The most notable concern when considering using cookies to store state is that since your clients are responsible for storing and sending their state, you cannot expect that the state has not been tampered with. Thus, while it may be acceptable to store user preferences like preferredColor="blue", you should not store authentication information like userID=1493, since the user could trivially change that cookie to another user’s ID to impersonate them.

If you’d like to use cookies to store information with guarantees that the user cannot either read or modify the state, see the Encrypted Cookies section).

External Data Store

The final option to consider when coordinating state for an API is leveraging an external data store. This could be a relational database (like MySQL or Amazon RedShift), a non-relational database (like MongoDB), or an transactional data store like Redis.

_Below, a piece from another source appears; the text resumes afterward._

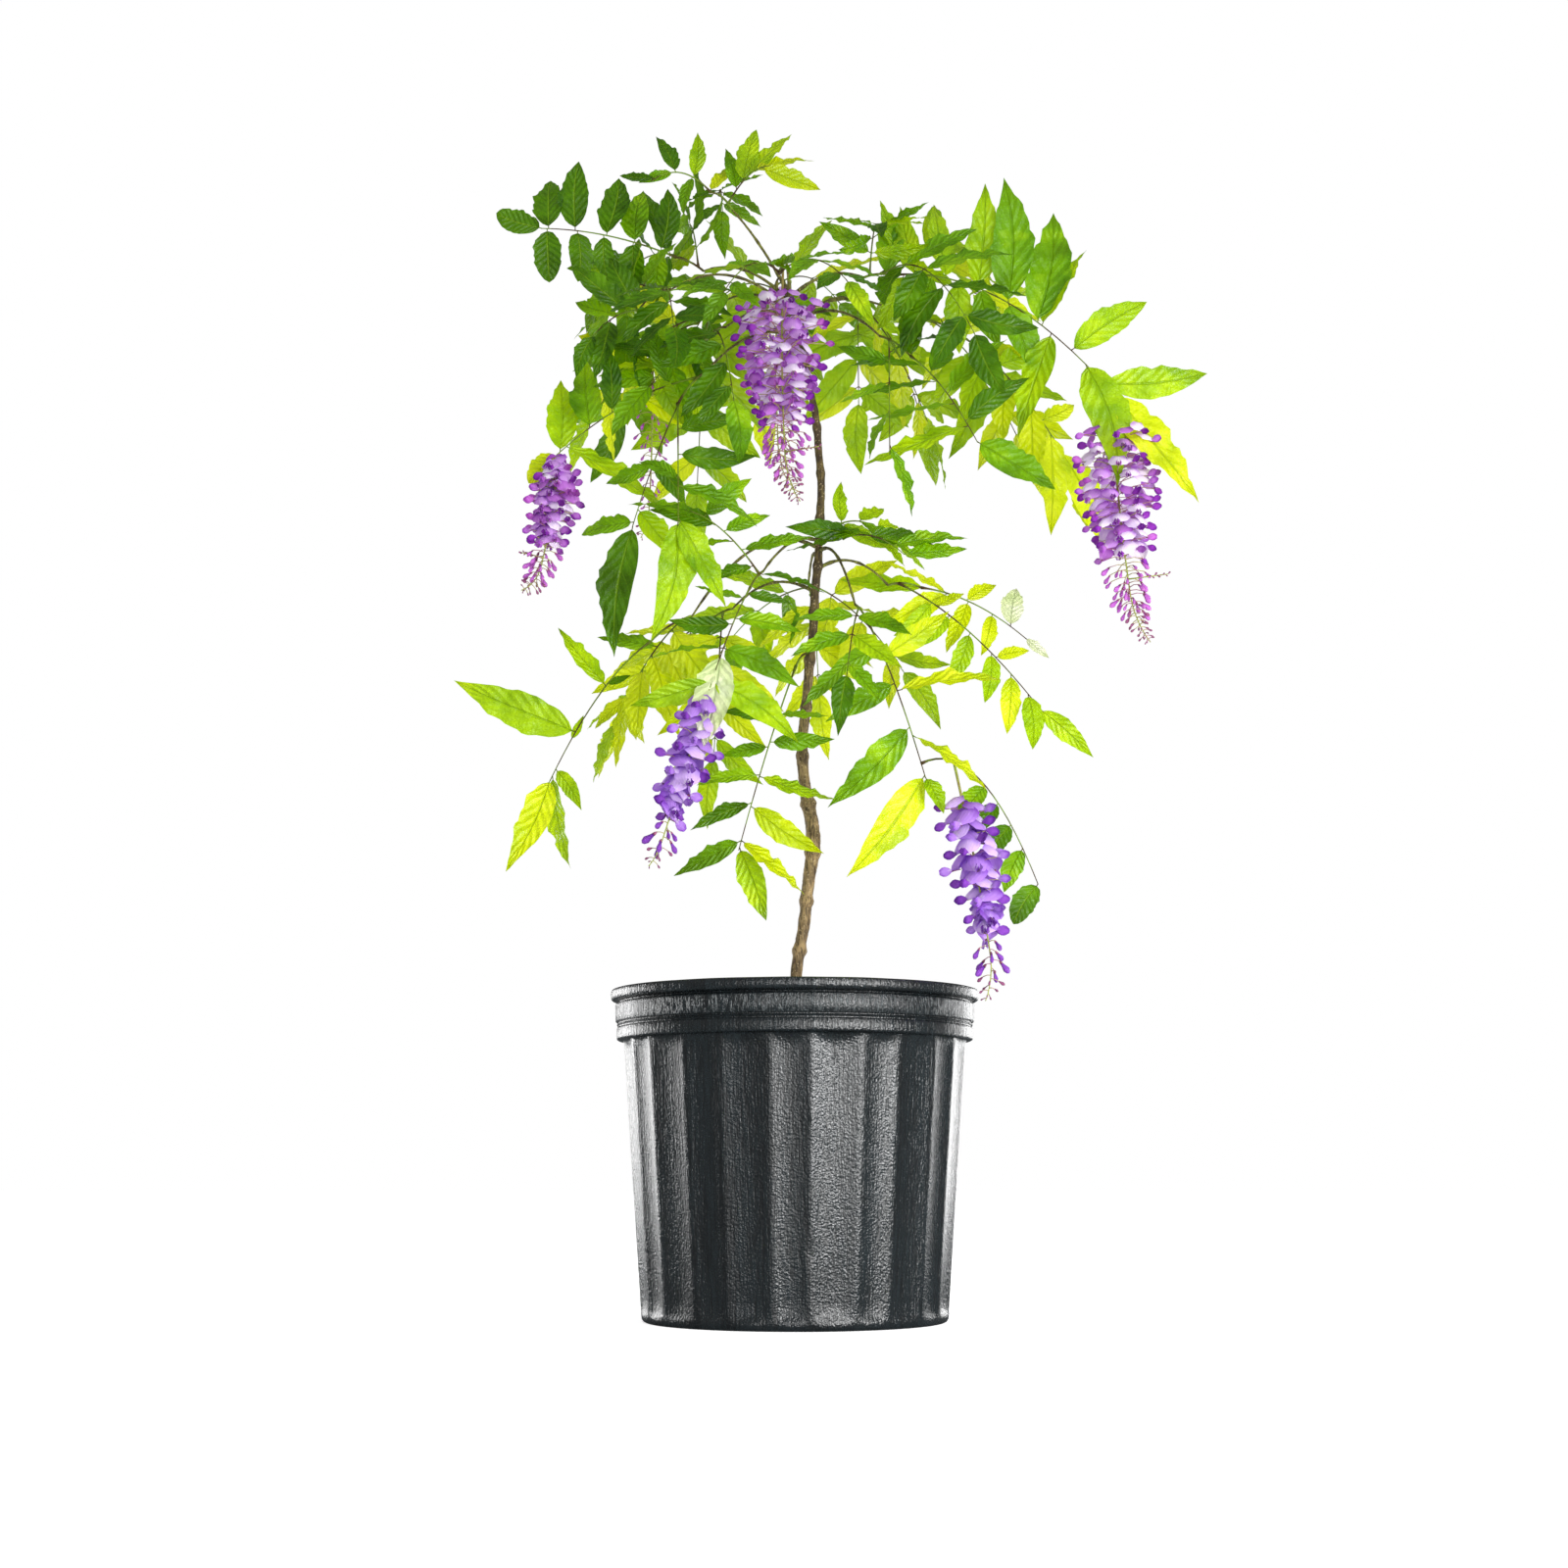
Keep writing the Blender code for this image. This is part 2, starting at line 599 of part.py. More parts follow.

One important consideration for any of these options is to ensure that they are “transactional,” meaning that two plumber2 processes trying to write at the same time won’t overwrite one another. If you’re interested in pursuing this option you should see solutions.rstudio.com/db/ or look at some of the resources put together for Shiny as pertains to dealing with databases in a web-accessible R platform.

Exit Handlers

It may be useful to define a function that you want to run as your API is closing – for instance, if you have a pool of database connections that need to be cleaned up when your plumber2 process is being terminated. You can add a handler to the "end" event to do this.

api("plumber.R") |>
  api_on("end", function(){
    print("Bye bye!")
  }) |>
  api_run()

When you interrupt the API (for instance by pressing Ctrl+C (for blocking sessions) or calling api_stop() (for non-blocking sessions)) you’ll see Bye bye! printed to the console. You can even register multiple end handlers and they’ll be run in the order in which they were registered.